» Dataset excerpts:
--
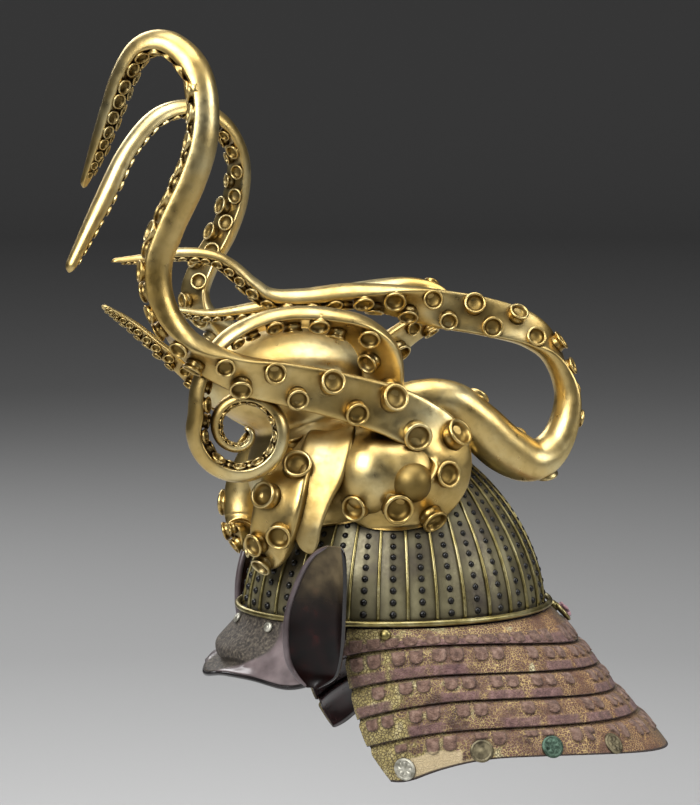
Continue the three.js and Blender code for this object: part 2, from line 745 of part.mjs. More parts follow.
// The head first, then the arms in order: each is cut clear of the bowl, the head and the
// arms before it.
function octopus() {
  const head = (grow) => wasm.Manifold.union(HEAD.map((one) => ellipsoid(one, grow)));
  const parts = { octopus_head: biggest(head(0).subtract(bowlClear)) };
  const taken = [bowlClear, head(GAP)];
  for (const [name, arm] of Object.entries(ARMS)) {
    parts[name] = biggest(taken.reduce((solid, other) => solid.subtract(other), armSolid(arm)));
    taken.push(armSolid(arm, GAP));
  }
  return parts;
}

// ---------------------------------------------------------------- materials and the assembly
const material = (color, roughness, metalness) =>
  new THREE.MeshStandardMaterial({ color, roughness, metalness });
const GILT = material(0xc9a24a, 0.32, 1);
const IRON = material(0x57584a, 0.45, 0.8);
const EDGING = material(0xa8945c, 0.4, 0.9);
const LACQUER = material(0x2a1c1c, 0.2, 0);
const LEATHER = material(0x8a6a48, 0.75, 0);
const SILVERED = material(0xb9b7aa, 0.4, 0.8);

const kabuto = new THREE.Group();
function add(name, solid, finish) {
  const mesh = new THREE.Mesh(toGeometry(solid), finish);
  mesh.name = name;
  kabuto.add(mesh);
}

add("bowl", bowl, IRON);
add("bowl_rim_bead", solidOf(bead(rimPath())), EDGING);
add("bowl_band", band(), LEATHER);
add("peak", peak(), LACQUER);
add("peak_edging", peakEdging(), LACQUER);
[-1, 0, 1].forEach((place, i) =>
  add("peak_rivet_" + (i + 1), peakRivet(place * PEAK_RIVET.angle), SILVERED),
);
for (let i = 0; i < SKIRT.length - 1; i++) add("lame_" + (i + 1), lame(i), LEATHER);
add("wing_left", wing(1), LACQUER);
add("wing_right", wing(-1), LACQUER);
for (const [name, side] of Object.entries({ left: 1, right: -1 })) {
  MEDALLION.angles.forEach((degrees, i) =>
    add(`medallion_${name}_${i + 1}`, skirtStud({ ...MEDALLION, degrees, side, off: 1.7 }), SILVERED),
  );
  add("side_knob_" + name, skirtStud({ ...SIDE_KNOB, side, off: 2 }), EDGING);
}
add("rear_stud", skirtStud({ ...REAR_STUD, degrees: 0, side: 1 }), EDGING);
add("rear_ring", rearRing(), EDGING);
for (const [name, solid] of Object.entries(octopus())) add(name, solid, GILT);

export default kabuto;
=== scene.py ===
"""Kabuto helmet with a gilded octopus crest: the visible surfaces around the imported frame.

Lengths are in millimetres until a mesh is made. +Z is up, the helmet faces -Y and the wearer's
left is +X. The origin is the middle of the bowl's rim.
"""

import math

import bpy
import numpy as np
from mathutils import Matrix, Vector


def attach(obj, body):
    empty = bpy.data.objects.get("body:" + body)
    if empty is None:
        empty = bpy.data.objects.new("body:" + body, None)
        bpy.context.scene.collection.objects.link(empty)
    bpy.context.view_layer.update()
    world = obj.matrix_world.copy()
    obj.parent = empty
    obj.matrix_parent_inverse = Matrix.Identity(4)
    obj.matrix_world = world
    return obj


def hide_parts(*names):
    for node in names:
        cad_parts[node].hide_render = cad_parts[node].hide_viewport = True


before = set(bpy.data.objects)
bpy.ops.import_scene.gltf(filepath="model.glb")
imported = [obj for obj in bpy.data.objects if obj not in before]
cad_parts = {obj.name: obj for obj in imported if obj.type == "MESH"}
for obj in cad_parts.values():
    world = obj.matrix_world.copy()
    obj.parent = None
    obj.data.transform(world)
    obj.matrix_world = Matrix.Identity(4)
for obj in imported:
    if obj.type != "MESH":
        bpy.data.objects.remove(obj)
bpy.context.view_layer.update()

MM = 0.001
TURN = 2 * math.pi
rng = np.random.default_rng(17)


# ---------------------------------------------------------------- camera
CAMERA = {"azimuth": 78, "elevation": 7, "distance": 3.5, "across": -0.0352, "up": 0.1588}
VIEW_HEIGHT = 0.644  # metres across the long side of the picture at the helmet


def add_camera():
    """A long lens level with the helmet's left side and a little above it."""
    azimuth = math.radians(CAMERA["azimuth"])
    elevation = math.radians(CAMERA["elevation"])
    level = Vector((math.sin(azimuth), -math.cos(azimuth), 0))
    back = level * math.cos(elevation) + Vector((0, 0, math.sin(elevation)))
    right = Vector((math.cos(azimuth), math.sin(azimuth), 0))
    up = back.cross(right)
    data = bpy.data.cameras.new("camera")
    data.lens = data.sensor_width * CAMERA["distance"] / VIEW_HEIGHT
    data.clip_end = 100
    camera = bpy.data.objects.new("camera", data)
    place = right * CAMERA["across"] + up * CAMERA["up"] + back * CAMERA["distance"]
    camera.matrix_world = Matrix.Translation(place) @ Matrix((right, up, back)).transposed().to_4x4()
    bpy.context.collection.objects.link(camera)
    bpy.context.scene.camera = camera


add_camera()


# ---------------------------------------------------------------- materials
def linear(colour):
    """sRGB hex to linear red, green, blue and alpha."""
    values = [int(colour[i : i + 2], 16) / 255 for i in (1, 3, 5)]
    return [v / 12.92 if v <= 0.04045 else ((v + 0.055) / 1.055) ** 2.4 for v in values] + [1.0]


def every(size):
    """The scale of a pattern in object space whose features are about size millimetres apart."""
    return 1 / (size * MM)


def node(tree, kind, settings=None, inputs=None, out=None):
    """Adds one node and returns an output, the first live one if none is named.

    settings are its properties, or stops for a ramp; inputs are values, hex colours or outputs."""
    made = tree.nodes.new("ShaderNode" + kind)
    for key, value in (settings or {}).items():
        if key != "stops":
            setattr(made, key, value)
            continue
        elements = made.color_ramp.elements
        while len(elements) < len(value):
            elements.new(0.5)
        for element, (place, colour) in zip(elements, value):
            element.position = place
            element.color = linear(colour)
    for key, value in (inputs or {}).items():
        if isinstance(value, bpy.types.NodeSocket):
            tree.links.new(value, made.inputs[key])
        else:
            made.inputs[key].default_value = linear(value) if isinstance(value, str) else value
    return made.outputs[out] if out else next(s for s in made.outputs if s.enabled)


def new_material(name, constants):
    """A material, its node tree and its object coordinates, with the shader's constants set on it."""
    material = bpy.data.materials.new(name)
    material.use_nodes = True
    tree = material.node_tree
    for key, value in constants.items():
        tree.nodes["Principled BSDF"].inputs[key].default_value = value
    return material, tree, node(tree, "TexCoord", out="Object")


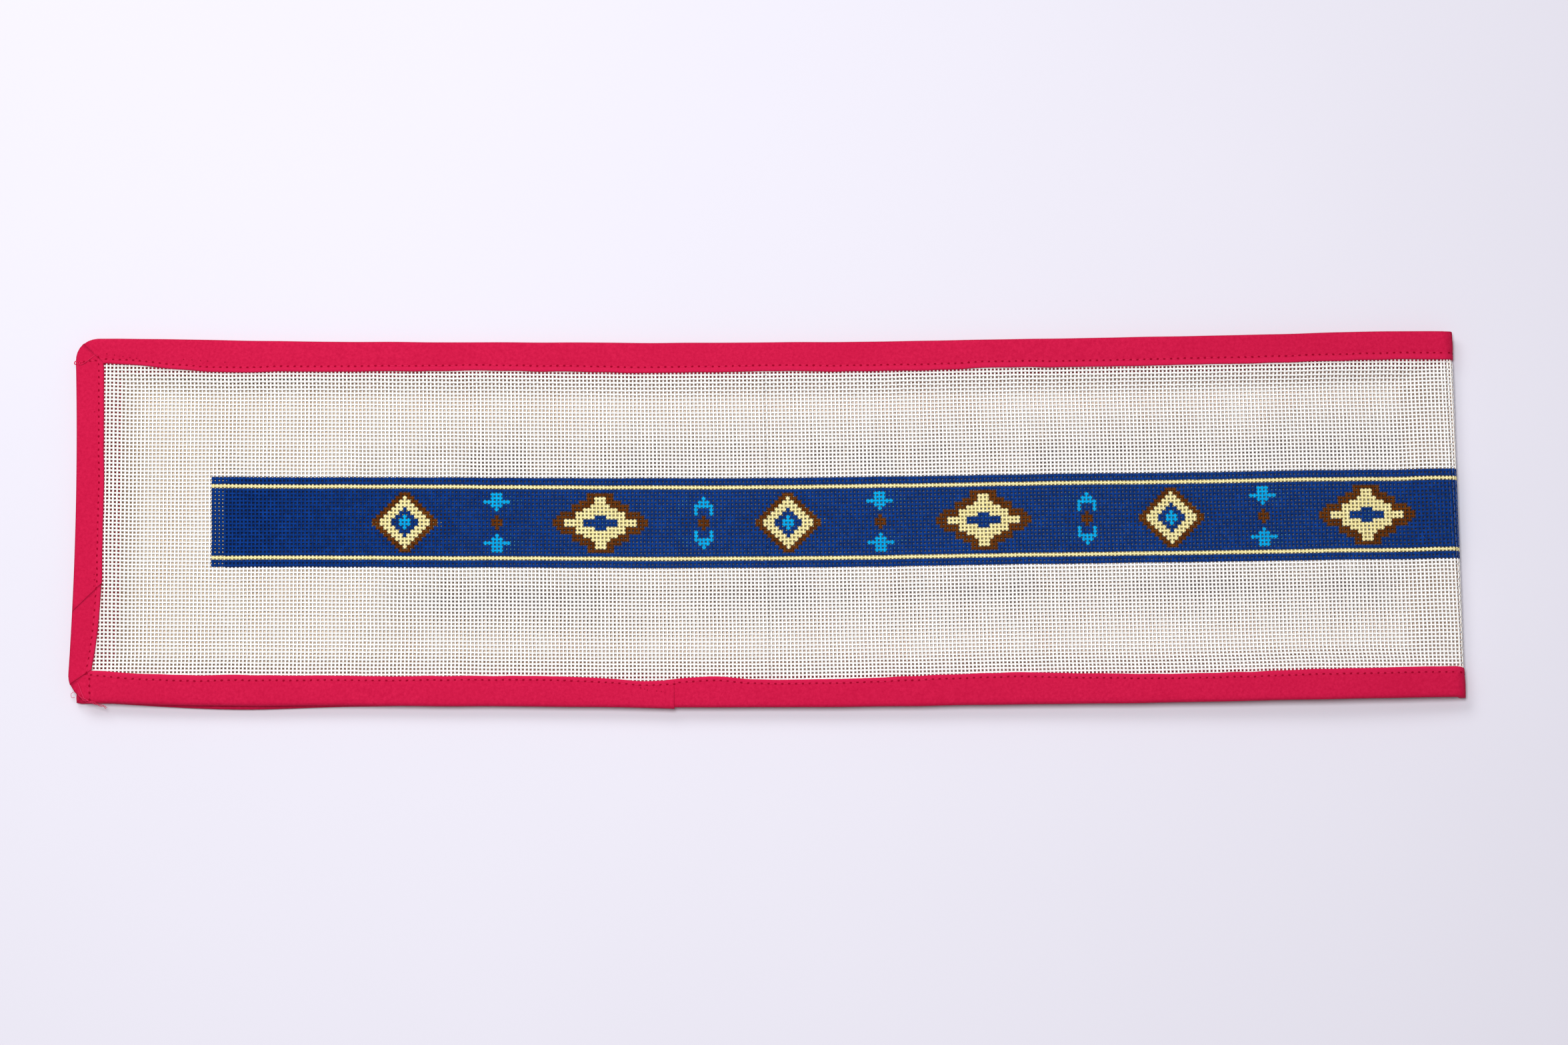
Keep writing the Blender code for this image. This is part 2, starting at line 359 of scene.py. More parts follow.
--
» Instructions for the task: Among the entries above, find the line with "const kabuto = new THREE.Group();" and the line with "before = set(bpy.data.objects)"; give again exactly these two lines and all lines between them.

» Reply to the task:
const kabuto = new THREE.Group();
function add(name, solid, finish) {
  const mesh = new THREE.Mesh(toGeometry(solid), finish);
  mesh.name = name;
  kabuto.add(mesh);
}

add("bowl", bowl, IRON);
add("bowl_rim_bead", solidOf(bead(rimPath())), EDGING);
add("bowl_band", band(), LEATHER);
add("peak", peak(), LACQUER);
add("peak_edging", peakEdging(), LACQUER);
[-1, 0, 1].forEach((place, i) =>
  add("peak_rivet_" + (i + 1), peakRivet(place * PEAK_RIVET.angle), SILVERED),
);
for (let i = 0; i < SKIRT.length - 1; i++) add("lame_" + (i + 1), lame(i), LEATHER);
add("wing_left", wing(1), LACQUER);
add("wing_right", wing(-1), LACQUER);
for (const [name, side] of Object.entries({ left: 1, right: -1 })) {
  MEDALLION.angles.forEach((degrees, i) =>
    add(`medallion_${name}_${i + 1}`, skirtStud({ ...MEDALLION, degrees, side, off: 1.7 }), SILVERED),
  );
  add("side_knob_" + name, skirtStud({ ...SIDE_KNOB, side, off: 2 }), EDGING);
}
add("rear_stud", skirtStud({ ...REAR_STUD, degrees: 0, side: 1 }), EDGING);
add("rear_ring", rearRing(), EDGING);
for (const [name, solid] of Object.entries(octopus())) add(name, solid, GILT);

export default kabuto;
=== scene.py ===
"""Kabuto helmet with a gilded octopus crest: the visible surfaces around the imported frame.

Lengths are in millimetres until a mesh is made. +Z is up, the helmet faces -Y and the wearer's
left is +X. The origin is the middle of the bowl's rim.
"""

import math

import bpy
import numpy as np
from mathutils import Matrix, Vector


def attach(obj, body):
    empty = bpy.data.objects.get("body:" + body)
    if empty is None:
        empty = bpy.data.objects.new("body:" + body, None)
        bpy.context.scene.collection.objects.link(empty)
    bpy.context.view_layer.update()
    world = obj.matrix_world.copy()
    obj.parent = empty
    obj.matrix_parent_inverse = Matrix.Identity(4)
    obj.matrix_world = world
    return obj


def hide_parts(*names):
    for node in names:
        cad_parts[node].hide_render = cad_parts[node].hide_viewport = True


before = set(bpy.data.objects)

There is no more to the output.